De Raad heeft partijen opgeroepen en daarbij – gelet op wat appellanten hebben aangevoerd over het evenredigheidsbeginsel – partijen gewezen op de conclusie van advocaat-generaal prof.mr.dr. R.H. de Bock van 10 november 2023, ECLI:NL:CRVB:2023:2086 (conclusie AG De Bock) en op de uitspraak van de Raad die hierop is gevolgd van 18 april 2024, ECLI:NL:CRVB:2024:726 over de toepassing van de Wet werk en arbeidsondersteuning jonggehandicapten (uitspraak na de conclusie van AG De Bock).
De Raad heeft de zaak behandeld op een zitting van 28 mei 2024. Appellanten zijn verschenen, bijgestaan door mr. Kafa. Het college heeft zich laten vertegenwoordigen door mr. L.T. Krabbenborg en mr. A. Zonneveld.
OVERWEGINGEN
Inleiding
1. Bij de beoordeling van het hoger beroep zijn de volgende feiten en omstandigheden van belang.
Appellanten ontvangen sinds 1 december 1996 bijstand naar de norm voor gehuwden, laatstelijk op grond van de Participatiewet (PW).
Naar aanleiding van een anonieme melding van 27 december 2020 dat appellanten de beschikking zouden hebben over een ruim assortiment aan fietsen, handelswaar en auto’s en inkomsten uit zwart werk zouden hebben, heeft een sociaal rechercheur een onderzoek ingesteld naar de rechtmatigheid van de aan appellanten verleende bijstand. In dat kader heeft de sociaal rechercheur onder meer dossieronderzoek verricht, het kentekenregister van de Dienst Wegverkeer (RDW) geraadpleegd en appellanten op 13 april 2021 en 20 april 2021 gehoord. Uit dat onderzoek is gebleken dat appellant in de periode van 12 mei 2011 tot en met 23 december 2020 in totaal 24 kentekens op zijn naam had staan, waarvan twaalf kentekens drie maanden of korter. De bevindingen van het onderzoek staan in een rapport van 2 juli 2021.
Op basis van de resultaten van dit onderzoek heeft het college bij besluit van 16 juli 2021 (besluit 1) de bijstand van appellanten herzien (lees: ingetrokken) over de periode van 1 augustus 2012 tot en met 31 augustus 2020 en de gemaakte kosten van bijstand over de maanden augustus en oktober 2012, november 2013, september en oktober 2014, februari en oktober 2015, mei, juni en oktober 2016, december 2017, januari 2018, januari 2019 en juni en augustus 2020 van appellanten teruggevorderd tot een bedrag van € 20.809,77.
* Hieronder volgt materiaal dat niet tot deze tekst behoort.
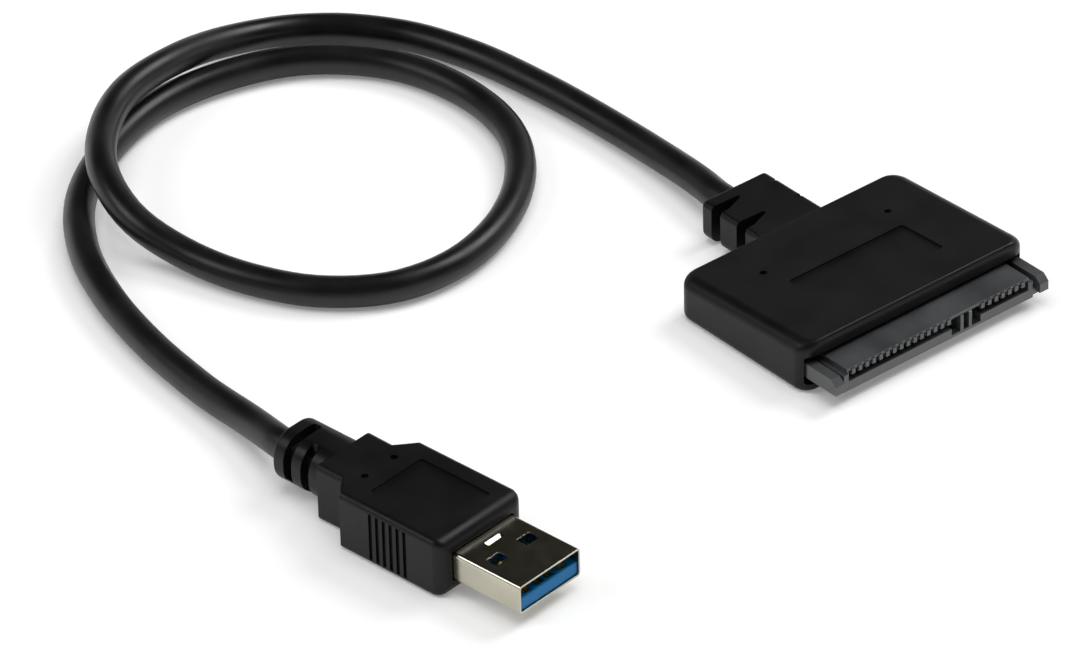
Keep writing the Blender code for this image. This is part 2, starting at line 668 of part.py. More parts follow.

Met een besluit van 21 juli 2020 (besluit 2) heeft het college de vordering van € 20.809,77 gebruteerd en vastgesteld op € 32.540,09.
Met een besluit van 26 augustus 2021 (besluit 3) heeft het college appellanten een boete opgelegd van € 920,- vanwege schending van de inlichtingenverplichting over de periode van 1 augustus 2012 tot en met 31 augustus 2020.
Met een besluit van 11 januari 2022 (bestreden besluit) heeft het college de bezwaren van appellanten tegen besluiten 1, 2 en 3 gegrond verklaard. Het college heeft de intrekking over de maanden november 2013 en februari 2015 niet gehandhaafd, het terugvorderingsbedrag, na brutering, verlaagd tot een bedrag van € 26.644,62 en de oplegging van de boete beperkt tot appellant. Aan het bestreden besluit heeft het college ten grondslag gelegd dat appellant in de periode van 1 augustus 2012 tot en met 31 augustus 2020 met twaalf kentekens in dertien maanden heeft gehandeld in motorvoertuigen en dat appellanten de inlichtingenverplichting hebben geschonden door dit niet te melden bij het college. Appellanten hebben geen controleerbare gegevens over de transacties overgelegd, waaronder begrepen gegevens over gedane uitgaven en ontvangen inkomsten. Het had op de weg van appellant gelegen om een deugdelijke administratie bij te houden.
Uitspraak van de rechtbank
2. De rechtbank heeft het beroep tegen het bestreden besluit ongegrond verklaard en daarmee het bestreden besluit in stand gelaten.
Het standpunt van appellanten
3. Appellanten zijn het met de uitspraak van de rechtbank niet eens. Wat zij daartegen hebben aangevoerd, wordt hierna besproken.